Dataset extract:

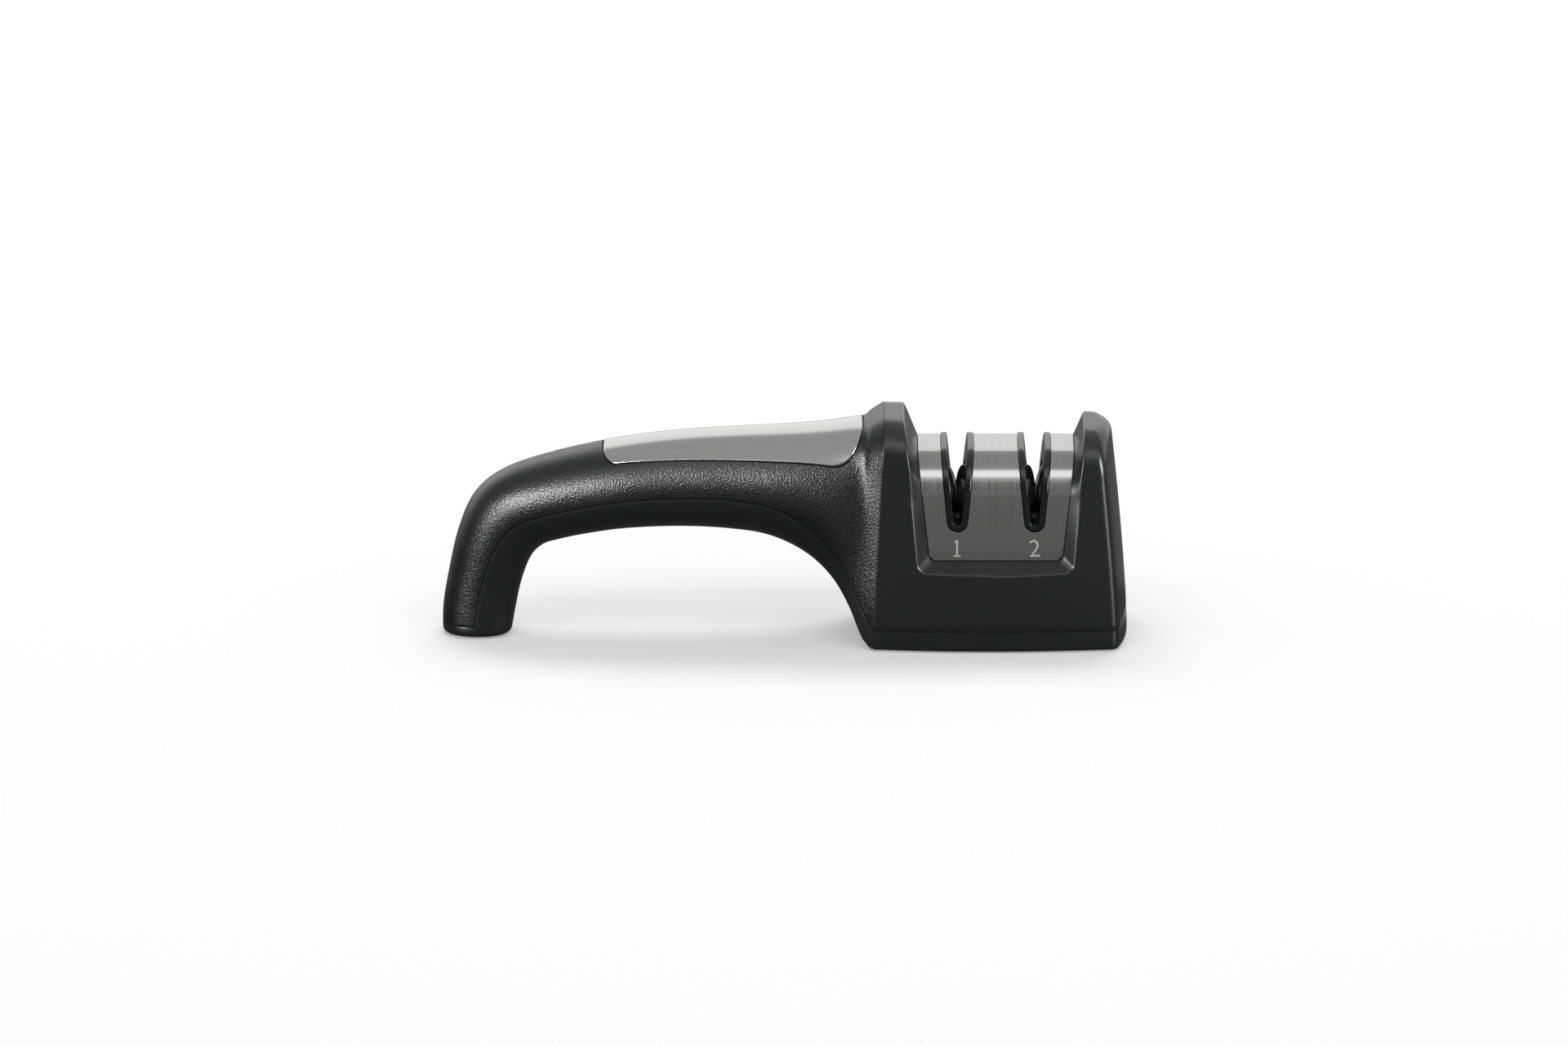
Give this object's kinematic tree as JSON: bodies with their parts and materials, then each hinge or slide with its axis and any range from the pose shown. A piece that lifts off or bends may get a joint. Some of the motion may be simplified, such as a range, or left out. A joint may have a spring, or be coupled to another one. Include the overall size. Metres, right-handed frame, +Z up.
{
  "type": "pull-through knife sharpener",
  "caption": "Hand-held pull-through knife sharpener with an arched grip, a steel inlay, and a head with slots between fins, each slot lined and holding a pair of tilted abrasive discs.",
  "frame": {"origin": "middle of the whole length and width, on the surface that the rubber mat and the rubber pad stand on", "axes": "+X from the grip's leg towards the head, +Z up, slots run along Y"},
  "size_m": [0.21, 0.0536, 0.07],
  "materials": {
    "grained_black": "fine leather grain on the grip, smooth satin on the head",
    "smooth_black": "smooth satin",
    "brushed_steel": "brushed, bright cut edges",
    "handle_steel": "fine brushed along the grip",
    "guide_black": "semi-gloss",
    "carrier_black": "moulded, matt",
    "coarse_abrasive": "diamond-coated steel, fine sparkling grain",
    "fine_abrasive": "fine abrasive coating",
    "hub_plastic": "moulded acetal",
    "plain_steel": "turned, zinc plated",
    "rubber": "matt"
  },
  "bodies": {
    "housing": {"upper_body": "grained_black", "lower_body": "smooth_black", "handle_plate": "handle_steel", "saddle_plate": "brushed_steel", "knife_guide_1": "guide_black", "knife_guide_2": "guide_black", "disc_carrier_1": "carrier_black", "disc_carrier_2": "carrier_black", "coarse_axle_left": "plain_steel", "coarse_axle_right": "plain_steel", "fine_axle_left": "plain_steel", "fine_axle_right": "plain_steel", "carrier_screws": "plain_steel", "base_screws": "plain_steel", "leg_screw": "plain_steel", "base_mat": "rubber", "leg_pad": "rubber"},
    "coarse_wheel_left": {"coarse_disc_left": "coarse_abrasive", "coarse_hub_left": "hub_plastic"},
    "coarse_wheel_right": {"coarse_disc_right": "coarse_abrasive", "coarse_hub_right": "hub_plastic"},
    "fine_wheel_left": {"fine_disc_left": "fine_abrasive", "fine_hub_left": "hub_plastic"},
    "fine_wheel_right": {"fine_disc_right": "fine_abrasive", "fine_hub_right": "hub_plastic"}
  },
  "joints": [
    {"name": "coarse_left_spin", "type": "hinge", "parent": "housing", "child": "coarse_wheel_left", "pos_m": [0.05127, 0, 0.0451], "axis": [-0.9602, -0.2609, -0.0993], "continuous": true},
    {"name": "coarse_right_spin", "type": "hinge", "parent": "housing", "child": "coarse_wheel_right", "pos_m": [0.05433, 0, 0.0451], "axis": [0.9602, 0.2609, -0.0993], "continuous": true},
    {"name": "fine_left_spin", "type": "hinge", "parent": "housing", "child": "fine_wheel_left", "pos_m": [0.07487, 0, 0.0451], "axis": [-0.9602, 0.2609, -0.0993], "continuous": true},
    {"name": "fine_right_spin", "type": "hinge", "parent": "housing", "child": "fine_wheel_right", "pos_m": [0.07793, 0, 0.0451], "axis": [0.9602, -0.2609, -0.0993], "continuous": true}
  ]
}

Task to complete:
Write down every line of the data exactly as it appears above.

Written solution:
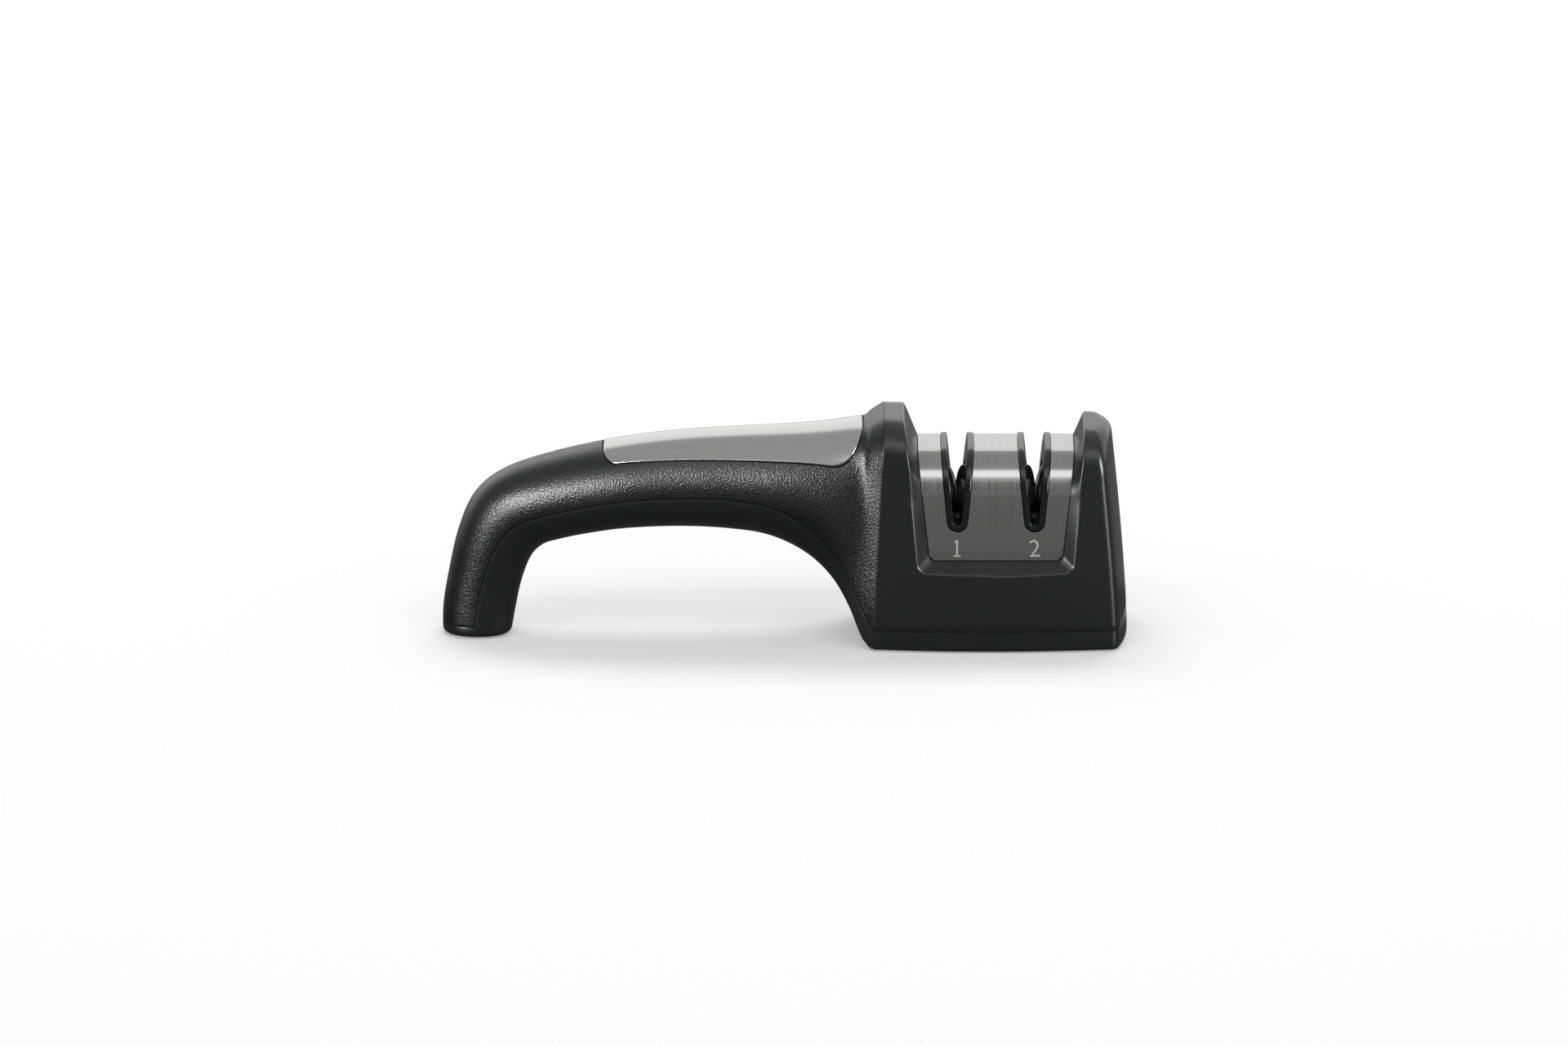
Give this object's kinematic tree as JSON: bodies with their parts and materials, then each hinge or slide with its axis and any range from the pose shown. A piece that lifts off or bends may get a joint. Some of the motion may be simplified, such as a range, or left out. A joint may have a spring, or be coupled to another one. Include the overall size. Metres, right-handed frame, +Z up.
{
  "type": "pull-through knife sharpener",
  "caption": "Hand-held pull-through knife sharpener with an arched grip, a steel inlay, and a head with slots between fins, each slot lined and holding a pair of tilted abrasive discs.",
  "frame": {"origin": "middle of the whole length and width, on the surface that the rubber mat and the rubber pad stand on", "axes": "+X from the grip's leg towards the head, +Z up, slots run along Y"},
  "size_m": [0.21, 0.0536, 0.07],
  "materials": {
    "grained_black": "fine leather grain on the grip, smooth satin on the head",
    "smooth_black": "smooth satin",
    "brushed_steel": "brushed, bright cut edges",
    "handle_steel": "fine brushed along the grip",
    "guide_black": "semi-gloss",
    "carrier_black": "moulded, matt",
    "coarse_abrasive": "diamond-coated steel, fine sparkling grain",
    "fine_abrasive": "fine abrasive coating",
    "hub_plastic": "moulded acetal",
    "plain_steel": "turned, zinc plated",
    "rubber": "matt"
  },
  "bodies": {
    "housing": {"upper_body": "grained_black", "lower_body": "smooth_black", "handle_plate": "handle_steel", "saddle_plate": "brushed_steel", "knife_guide_1": "guide_black", "knife_guide_2": "guide_black", "disc_carrier_1": "carrier_black", "disc_carrier_2": "carrier_black", "coarse_axle_left": "plain_steel", "coarse_axle_right": "plain_steel", "fine_axle_left": "plain_steel", "fine_axle_right": "plain_steel", "carrier_screws": "plain_steel", "base_screws": "plain_steel", "leg_screw": "plain_steel", "base_mat": "rubber", "leg_pad": "rubber"},
    "coarse_wheel_left": {"coarse_disc_left": "coarse_abrasive", "coarse_hub_left": "hub_plastic"},
    "coarse_wheel_right": {"coarse_disc_right": "coarse_abrasive", "coarse_hub_right": "hub_plastic"},
    "fine_wheel_left": {"fine_disc_left": "fine_abrasive", "fine_hub_left": "hub_plastic"},
    "fine_wheel_right": {"fine_disc_right": "fine_abrasive", "fine_hub_right": "hub_plastic"}
  },
  "joints": [
    {"name": "coarse_left_spin", "type": "hinge", "parent": "housing", "child": "coarse_wheel_left", "pos_m": [0.05127, 0, 0.0451], "axis": [-0.9602, -0.2609, -0.0993], "continuous": true},
    {"name": "coarse_right_spin", "type": "hinge", "parent": "housing", "child": "coarse_wheel_right", "pos_m": [0.05433, 0, 0.0451], "axis": [0.9602, 0.2609, -0.0993], "continuous": true},
    {"name": "fine_left_spin", "type": "hinge", "parent": "housing", "child": "fine_wheel_left", "pos_m": [0.07487, 0, 0.0451], "axis": [-0.9602, 0.2609, -0.0993], "continuous": true},
    {"name": "fine_right_spin", "type": "hinge", "parent": "housing", "child": "fine_wheel_right", "pos_m": [0.07793, 0, 0.0451], "axis": [0.9602, -0.2609, -0.0993], "continuous": true}
  ]
}